Roddy Graham's Blog: 27 August 2008 - Priced to slow down
27 August 2008
Last week I stated, as I have done many times before, that the best congestion management policy is to hit the driver where it hurts, directly in the pocket, at the pumps.
Well it looks as if my argument has been vindicated with the publication of another report showing that traffic levels have dropped for the first time since traffic congestion was measured.
Last week, the Department for Transport published an official report showing a 0.5% drop in traffic levels in the first six months.
According to the most recent Trafficmaster/RAC Foundation Journey Time Index, for the first time in four years since its compilation, we have seen a decline in traffic levels with congestion falling by 12% in the first six months of the year compared to the same period in 2007 on 34 motorways and trunk roads in Britain. The northern section of the M25 saw the biggest decline, by a massive 26%!
Experts put the drop down to the credit crunch, rising cost of fuel and road tax. Well the credit crunch is hitting most people, road tax bills come round only every six or twelve months, so the fact that fewer cars are being used on our roads today has to be predominantly down to the high cost of fuel. As we all know that has risen significantly, hovering around £1.20 per litre for petrol and 20 pence more for diesel. This is supported by the RAC Foundation, one of the co-sponsors of the report, which attributes the presence of fewer cars on the UK's roads to "the price of fuel making it too expensive for people to drive".
The journey time index was calculated based on submissions from 7500 traffic cameras around Britain's major motorways and trunk roads to Trafficmaster's central computer, when traffic speed dropped below 20mph. While the average speed of traffic in the first six months dropped slightly from 63.3mph to 62.2mph, probably in no small part due to judicious use of the right foot, journey times improved by 0.3%.
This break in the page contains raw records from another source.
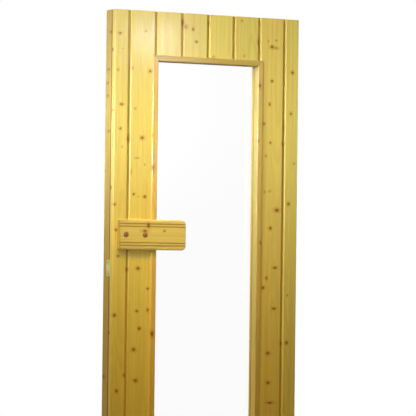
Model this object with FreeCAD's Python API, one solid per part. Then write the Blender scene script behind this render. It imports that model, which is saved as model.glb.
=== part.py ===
import FreeCAD
import Part
import math
import os

# Sauna door leaf: upright pine tongue-and-groove boards on a jointed frame, a tall glazed
# window, a reeded pull board and a roller catch in the closing edge. Millimetres.
# The origin is at the foot of the hinge edge, half way through the leaf's thickness.
# +X runs from the closing edge to the hinge edge, the boarded face looks to -Y, +Z is up.

V = FreeCAD.Vector

# Leaf
leaf_width = 610.0
leaf_height = 1830.0
board_thickness = 19.0
core_thickness = 38.0
front_chamfer = 3.0
edge_notch = 2.0
back_arris = 1.5

# Tongue-and-groove boards with an open V joint, the outer two ripped to half width
edge_board = 48.5
board_count = 8
joint_flat = 6.0
joint_chamfer = 3.5
tongue_depth = 6.5
tongue_thickness = 6.0
tongue_reach = 5.5
tongue_tip = 0.8
groove_play = 0.2
groove_end_play = 0.6
cheek_play = 0.3

# Window: it takes the place of all boards but the outer two on each side
boards_beside_window = 2
window_head = 138.0
window_foot = 138.0

# Mitred beads on the boarded face
bead_leg = 6.0
bead_face = 17.5
bead_proud = 4.5
bead_outer_round = 3.0
bead_inner_round = 3.0

# Glass in its rebate, held from behind by mitred beads with a splayed inner face
glass_lip = 12.0
glass_thickness = 4.0
glass_rebate = 18.0
glass_play = 2.0
back_bead_inset = 2.0
back_bead_nosing = 2.0
back_bead_splay = 11.5

# Stub tenons of the rails
tenon_length = 40.0
tenon_thickness = 12.0
tenon_setback = 13.0
tenon_outer_shoulder = 25.0
tenon_inner_shoulder = 20.0
tenon_play = 0.2
tenon_end_play = 1.0

# Pull board with four reeds and two domed plugs
handle_length = 215.0
handle_height = 87.0
handle_thickness = 16.0
handle_inset = 15.0
handle_centre = 1185.0
handle_corner_round = 13.0
handle_edge_round = 5.0
handle_end_chamfer = 1.5
reed_insets = (12.4, 20.0)
reed_radius = 1.8
reed_sink = 0.3
housing_play = 0.5
plug_insets = (20.0, 81.5)
plug_head = 16.0
plug_rise = 4.5
plug_rim = 0.8
dome_steps = 6
plug_shank = 10.0
plug_length = 9.0
plug_play = 0.1
plug_end_play = 1.0

# Roller catch in the closing edge
catch_height = 1089.0
catch_setback = 27.0
plate_width = 22.0
plate_height = 47.0
plate_thickness = 2.0
plate_corner = 6.0
screw_spacing = 34.2
screw_head = 7.2
screw_shank = 3.5
screw_length = 22.0
screw_play = 0.05
roller_diameter = 12.0
roller_length = 18.6
roller_edge = 0.8
roller_stand = 5.0
catch_stroke = 5.0
pin_diameter = 3.0
pin_play = 0.05
yoke_arm = 2.0
yoke_front = 3.0
yoke_corner = 3.5
yoke_floor = 4.0
yoke_flange = 1.4
roller_play = 0.3
slide_play = 0.4
stop_play = 0.3
spring_room = 9.0
case_wall = 1.5
mortise_play = 0.3

# Places that follow from the sizes
leaf_thickness = board_thickness + core_thickness
face_y = -leaf_thickness / 2
core_y = face_y + board_thickness
back_y = leaf_thickness / 2
closing_x = -leaf_width
hinge_x = 0.0
joint_count = board_count - 1
board_pitch = (leaf_width - 2 * edge_board) / (joint_count - 1)
half_flat = joint_flat / 2
half_gap = half_flat + joint_chamfer


def joint_x(number):
    # Joint 1 is the first from the closing edge
    return closing_x + edge_board + (number - 1) * board_pitch


cut_x = (joint_x(boards_beside_window), joint_x(joint_count + 1 - boards_beside_window))
cut_z = (window_foot, leaf_height - window_head)
sight_x = (cut_x[0] + bead_leg, cut_x[1] - bead_leg)
sight_z = (cut_z[0] + bead_leg, cut_z[1] - bead_leg)
glass_y = core_y + glass_lip
back_bead_y = glass_y + glass_thickness


# Shape helpers
def box(x, y, z):
    return Part.makeBox(x[1] - x[0], y[1] - y[0], z[1] - z[0], V(x[0], y[0], z[0]))


def grown(span, by):
    return (span[0] - by, span[1] + by)


def about(centre, width):
    return (centre - width / 2, centre + width / 2)


def face_of(edges):
    return Part.Face(Part.Wire(edges))


def polygon_face(points):
    return Part.Face(Part.makePolygon(points + points[:1]))


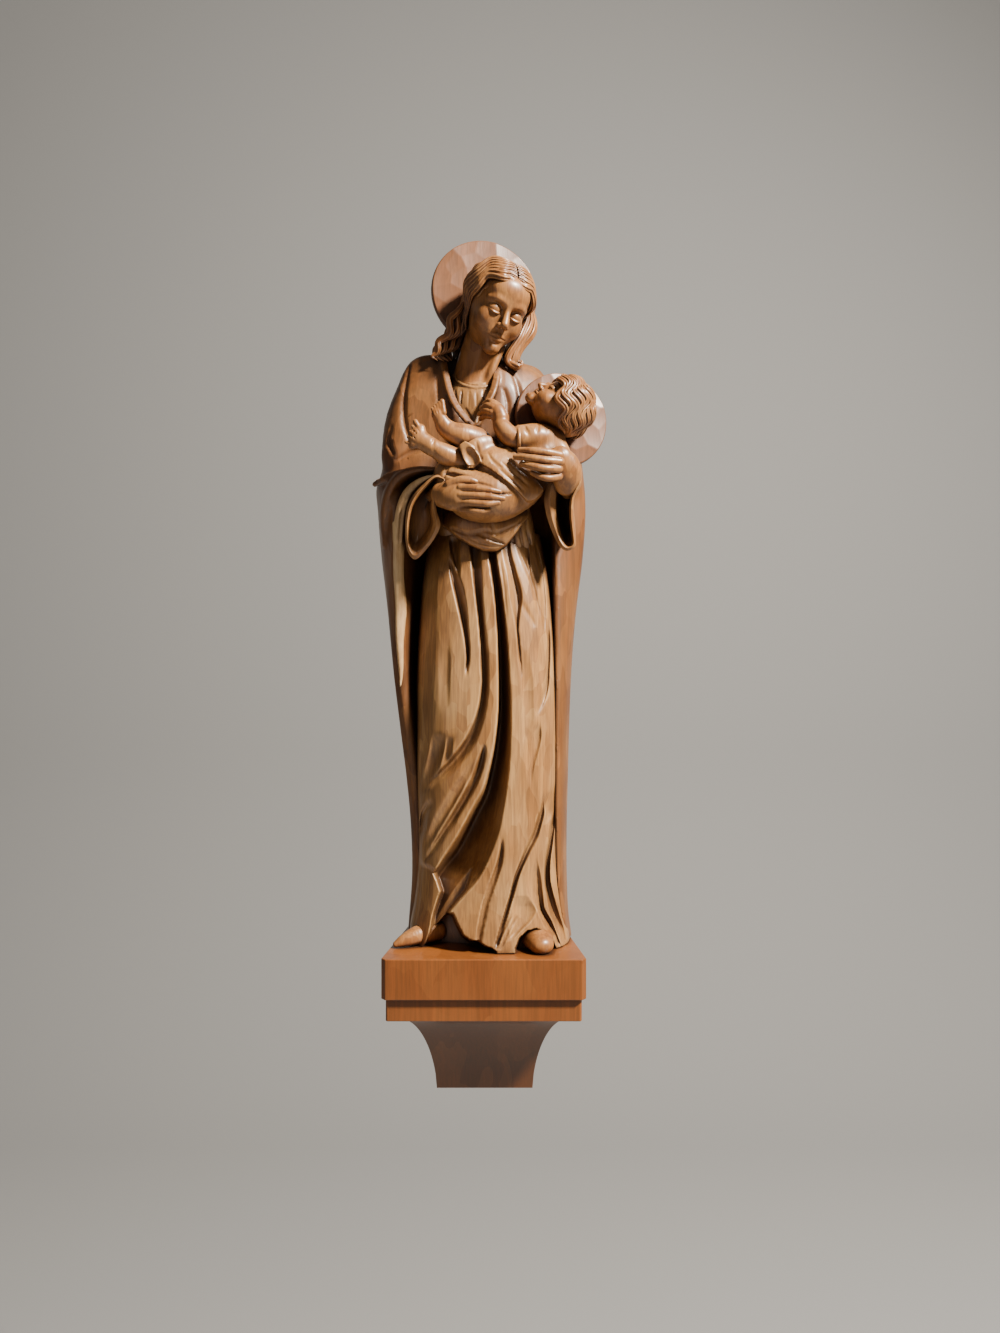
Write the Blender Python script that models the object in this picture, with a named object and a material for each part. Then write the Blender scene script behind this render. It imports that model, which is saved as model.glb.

My recent personal experiences, as highlighted last week, that more drivers seem to be driving well below the speed limit in force, possibly in an effort to save on fuel seems to be in part borne out by the above figures.
One of the findings of the report was that people are driving slower on motorways to save fuel and make their tank-full go further. Drivers are also questioning the necessity of certain journeys in an effort to make a tank-full go further.
All we can hope for is that when we do come out of our tough economic woes in a few years time that we have learned our lessons and continue to use our personal forms of transport in a wholly greener manner.